42 また誘拐って言うのかい
僕は許可を得て証拠品の再確認を行った。
思った通りの結果が出た。
さて、あとは師匠から話を聞くだけだ。
僕が師匠の元へ戻ると、既にお茶を用意がされていた。
恐ろしいほどに全てお見通しのようだ。
「ご苦労だったの。
それで何を聞きたい?」
何を質問するかも知っているんだろうな、この人は。
「この青いペンダントのことです。
ジェイソン所長にも渡していますよね?」
師匠は昔のことを懐かしむかのように答えた。
「ふむ、確かにジェイソンにも渡しておる。
あれからもう二十年以上も経つとは、時の流れは早いものよ。
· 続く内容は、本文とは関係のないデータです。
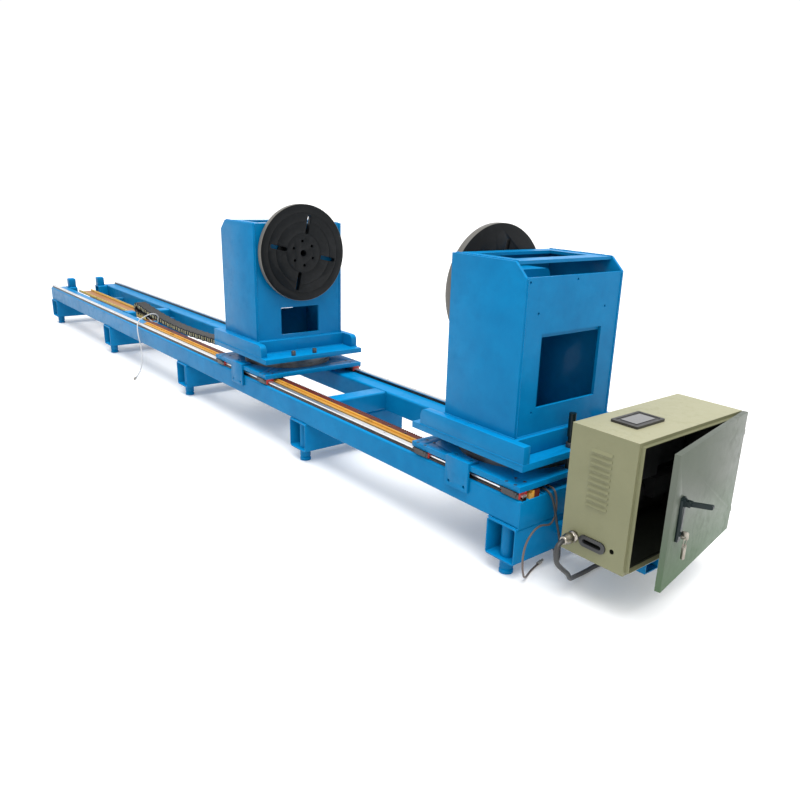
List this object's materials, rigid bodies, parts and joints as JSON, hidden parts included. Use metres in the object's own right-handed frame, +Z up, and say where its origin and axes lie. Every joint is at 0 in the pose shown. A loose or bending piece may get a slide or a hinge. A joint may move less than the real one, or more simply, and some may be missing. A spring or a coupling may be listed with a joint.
{
  "type": "welding positioner",
  "caption": "Head and tail welding positioner: slotted round tables on slewing housings that travel along a rail bed by rack and pinion, with a control cabinet at the bed's end.",
  "frame": {"origin": "on the floor under the centre of the levelling foot at the operator's side of the cabinet end", "axes": "+X along the bed towards the control cabinet, +Y from the operator's side across the bed, +Z up"},
  "size_m": [6.6324, 1.1939, 1.265],
  "materials": {
    "blue_paint": "gloss machine enamel",
    "rail_steel": "ground hardened steel",
    "rack_steel": "oiled dark steel",
    "gold_steel": "yellow passivated bar",
    "yellow_paint": "yellow sheet",
    "chain_plastic": "glass filled nylon",
    "block_black": "blackened steel with dark caps",
    "zinc": "zinc plated",
    "motor_black": "black lacquer",
    "ring_steel": "machined steel with oil",
    "black_oxide": "blackened turned steel",
    "cabinet_beige": "pebble texture powder coat",
    "module_grey": "moulded housings",
    "panel_black": "glass front in a dark bezel",
    "nickel": "nickel plated brass",
    "lock_black": "black coated die casting",
    "rubber_black": "black cord sheath",
    "hose_brown": "brown sheath",
    "hose_grey": "light grey sheath"
  },
  "bodies": {
    "base": {"side_tubes": "blue_paint", "cross_tubes": "blue_paint", "foot_beams": "blue_paint", "levelling_sleeves": "zinc", "levelling_feet": "zinc", "guide_rails": "rail_steel", "gear_rack": "rack_steel", "locating_bar": "gold_steel", "chain_tray": "yellow_paint", "drag_chain": "chain_plastic", "cabinet_arms": "blue_paint", "cabinet_body": "cabinet_beige", "cabinet_modules": "module_grey", "operator_panel": "panel_black", "cable_gland": "nickel", "door_hinges": "zinc", "supply_lead": "rubber_black", "lead_coil": "rubber_black", "lead_plug": "rubber_black", "cable_clip": "block_black", "black_cable": "rubber_black", "brown_hose": "hose_brown", "grey_hose": "hose_grey", "hose_fitting": "nickel"},
    "head_carriage": {"head_carriage_plate": "blue_paint", "head_guide_blocks": "block_black", "head_clamp_bracket": "blue_paint", "head_travel_motor": "motor_black", "head_slew_outer": "ring_steel", "head_chain_bracket": "zinc"},
    "head_pinion_shaft": {"head_pinion": "rail_steel"},
    "head_turntable": {"head_slew_inner": "ring_steel", "head_tray_plate": "blue_paint", "head_tray_bars": "blue_paint", "head_housing_sides": "blue_paint", "head_housing_plates": "blue_paint", "head_bearing_housing": "black_oxide", "head_spindle_motor": "motor_black"},
    "head_table": {"head_faceplate": "black_oxide", "head_spindle": "black_oxide"},
    "tail_carriage": {"tail_carriage_plate": "blue_paint", "tail_guide_blocks": "block_black", "tail_clamp_bracket": "blue_paint", "tail_travel_motor": "motor_black", "tail_slew_outer": "ring_steel"},
    "tail_pinion_shaft": {"tail_pinion": "rail_steel"},
    "tail_turntable": {"tail_slew_inner": "ring_steel", "tail_tray_plate": "blue_paint", "tail_tray_bars": "blue_paint", "tail_housing_sides": "blue_paint", "tail_housing_plates": "blue_paint", "tail_bearing_housing": "black_oxide", "tail_spindle_motor": "motor_black"},
    "tail_table": {"tail_faceplate": "black_oxide", "tail_spindle": "black_oxide"},
    "index_bolt": {"tail_lock_post": "lock_black"},
    "door": {"cabinet_door": "cabinet_beige", "lock_case": "lock_black"},
    "door_cam": {"lock_spindle": "lock_black"},
    "door_lever": {"lock_handle": "lock_black"}
  },
  "joints": [
    {"name": "head_travel", "type": "slide", "parent": "base", "child": "head_carriage", "axis": [1, 0, 0], "range_m": [-1.3, 0.3], "deforming": ["drag_chain"]},
    {"name": "tail_travel", "type": "slide", "parent": "base", "child": "tail_carriage", "axis": [1, 0, 0], "range_m": [-0.45, 0]},
    {"name": "head_pinion_spin", "type": "hinge", "parent": "head_carriage", "child": "head_pinion_shaft", "pos_m": [-2.34704, 0.123, 0.34], "axis": [0, 0, 1], "continuous": true},
    {"name": "tail_pinion_spin", "type": "hinge", "parent": "tail_carriage", "child": "tail_pinion_shaft", "pos_m": [-0.4935, 0.123, 0.34], "axis": [0, 0, 1], "continuous": true},
    {"name": "head_slew", "type": "hinge", "parent": "head_carriage", "child": "head_turntable", "pos_m": [-2.092, 0.268, 0.415], "axis": [0, 0, 1], "range_deg": [-90, 90]},
    {"name": "tail_slew", "type": "hinge", "parent": "tail_carriage", "child": "tail_turntable", "pos_m": [-0.2315, 0.268, 0.415], "axis": [0, 0, 1], "range_deg": [0, 180]},
    {"name": "head_spin", "type": "hinge", "parent": "head_turntable", "child": "head_table", "pos_m": [-2.092, 0.268, 1.007], "axis": [1, 0, 0], "continuous": true},
    {"name": "tail_spin", "type": "hinge", "parent": "tail_turntable", "child": "tail_table", "pos_m": [-0.2315, 0.268, 1.007], "axis": [1, 0, 0], "continuous": true},
    {"name": "index_bolt_slide", "type": "slide", "parent": "tail_turntable", "child": "index_bolt", "axis": [0, 0, 1], "range_m": [-0.024, 0]},
    {"name": "door_swing", "type": "hinge", "parent": "base", "child": "door", "pos_m": [0.491, 0.688, 0.42], "axis": [0, 0, 1], "range_deg": [-10.2, 100]},
    {"name": "door_cam_turn", "type": "hinge", "parent": "door", "child": "door_cam", "pos_m": [0.60812, 0.12179, 0.482], "axis": [0.9842, 0.1771, 0], "range_deg": [-90, 0]},
    {"name": "door_lever_fold", "type": "hinge", "parent": "door_cam", "child": "door_lever", "pos_m": [0.63075, 0.12586, 0.482], "axis": [-0.1771, 0.9842, 0], "range_deg": [0, 98]}
  ],
  "couplings": [
    {"joint": "head_pinion_spin", "follows": "head_travel", "rad_per_m": -20},
    {"joint": "tail_pinion_spin", "follows": "tail_travel", "rad_per_m": -20}
  ]
}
」
所長は独身だ。
つまり何らかの事情で別れることになったのだろう。
「続けて聞きますが、ジェイソン所長はその後、誰にペンダントを渡したんですか?
もちろん知っているんですよね。」
「ジェイソンには恋人がおってな。
エイニアという名じゃ。
彼女と結婚の約束をしたときに渡したと、ニヤついて報告しに来おった。
その先の顛末についても聞きたいのだろう?」
「はい、お願いします。」
当時助教授だったジェイソン所長は、彼女との結婚も間近、教授になるのも間違いないと順風満帆だった。
しかしエスファーン記念大学の教授選の当日に、エイニアさんが誘拐されてしまったのだ。
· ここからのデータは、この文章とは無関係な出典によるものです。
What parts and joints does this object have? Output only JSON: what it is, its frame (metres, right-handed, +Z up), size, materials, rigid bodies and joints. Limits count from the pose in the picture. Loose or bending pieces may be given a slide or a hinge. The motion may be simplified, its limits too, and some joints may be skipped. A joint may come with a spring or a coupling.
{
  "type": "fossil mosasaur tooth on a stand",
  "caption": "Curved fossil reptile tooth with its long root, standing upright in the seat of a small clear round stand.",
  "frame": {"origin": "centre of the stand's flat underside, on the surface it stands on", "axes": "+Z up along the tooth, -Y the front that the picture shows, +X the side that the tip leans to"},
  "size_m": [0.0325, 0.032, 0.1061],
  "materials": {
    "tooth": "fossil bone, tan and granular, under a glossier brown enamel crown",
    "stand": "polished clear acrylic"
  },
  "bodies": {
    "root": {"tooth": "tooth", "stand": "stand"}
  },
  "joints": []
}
大学の規定で教授選当日は必ず大学にいないと、選考から外されてしまうと言うのがあるらしい。
そんなことは顧みず、ジェイソン所長は何の迷いも無く大学から抜け出し、彼女を捜し回った。
師匠は冒険者仲間だったエリザさんに協力を頼み、最終的に無事ジェイソン所長の彼女を救い出すことに成功した。
誘拐の実行犯はエリザさんによって全員捕縛された。
実行犯の取り調べが行われたが、誰かに依頼されたということしか掴めなかった。
当時の状況から、一番怪しいのは候補から外されてしまったジェイソン所長の代わりに教授になったエムルライド氏だ。
しかし何の証拠も出なかったため、物言いを付けることは出来なかった。
その後、彼女を自分のせいで危険な目に遭わせたと思った所長は彼女と別れた。
上京していた彼女は、自分の両親が住む田舎へ帰った。
「エイニアさんはその時、妊娠していませんでしたか?」
「ジェイソンからは何も聞いておらん。
当時は何も知らなかったのだろう。」
師匠は聞いていないとは言っているけれど、知らないとは言っていない。
当時の黒幕も現在の状況も、全て把握しているんじゃ無いだろうか。
その後、病を患った彼女は専門の医者にかかるため、娘と共に再び上京してきた。
「ちなみに師匠は彼女の子供が娘で、ブラニカという名前だというのもご存じですよね。」
「ほう、子供がブラニカというのはどうしてそう思った?」
「彼女は青いペンダントを身につけていました。
そしてジェイソン所長にだけ、余所余所しい態度をとっていました。」
僕は最初にブラニカさんに出会ったときの事を思い出す。
ジェイソンさんの名前を出したときの彼女の表情を。
「二年前にエイニアが上京して来た時、ジェイソンは彼女のことにすぐ気がついたようじゃ。
ジェイソンは不器用な奴での。
結局エイニアには会いに行っておらぬ。
気付かれぬように手を回してエイニアを治験扱いに偽装し、医療費の援助をしておった。
そして取引先に頼んで娘に仕事を斡旋したのじゃ。」
きっちり調べ上げているよ、この白髭の人。
「師匠、ありがとうございます。
必要なピースは揃いました。
準備が出来たら関係者を集めたいと思うのですが。」
「ヌシに任せた件じゃ。
好きにするが良かろう。」
白髭の老人はにこやかに答えた。
エリザさんの冒険者仲間という時点で、この人も色々なベクトルで化け物に違いない。
僕はこの事件の幕引きの準備に取りかかった。
なんでもお見通し無双の人がいた。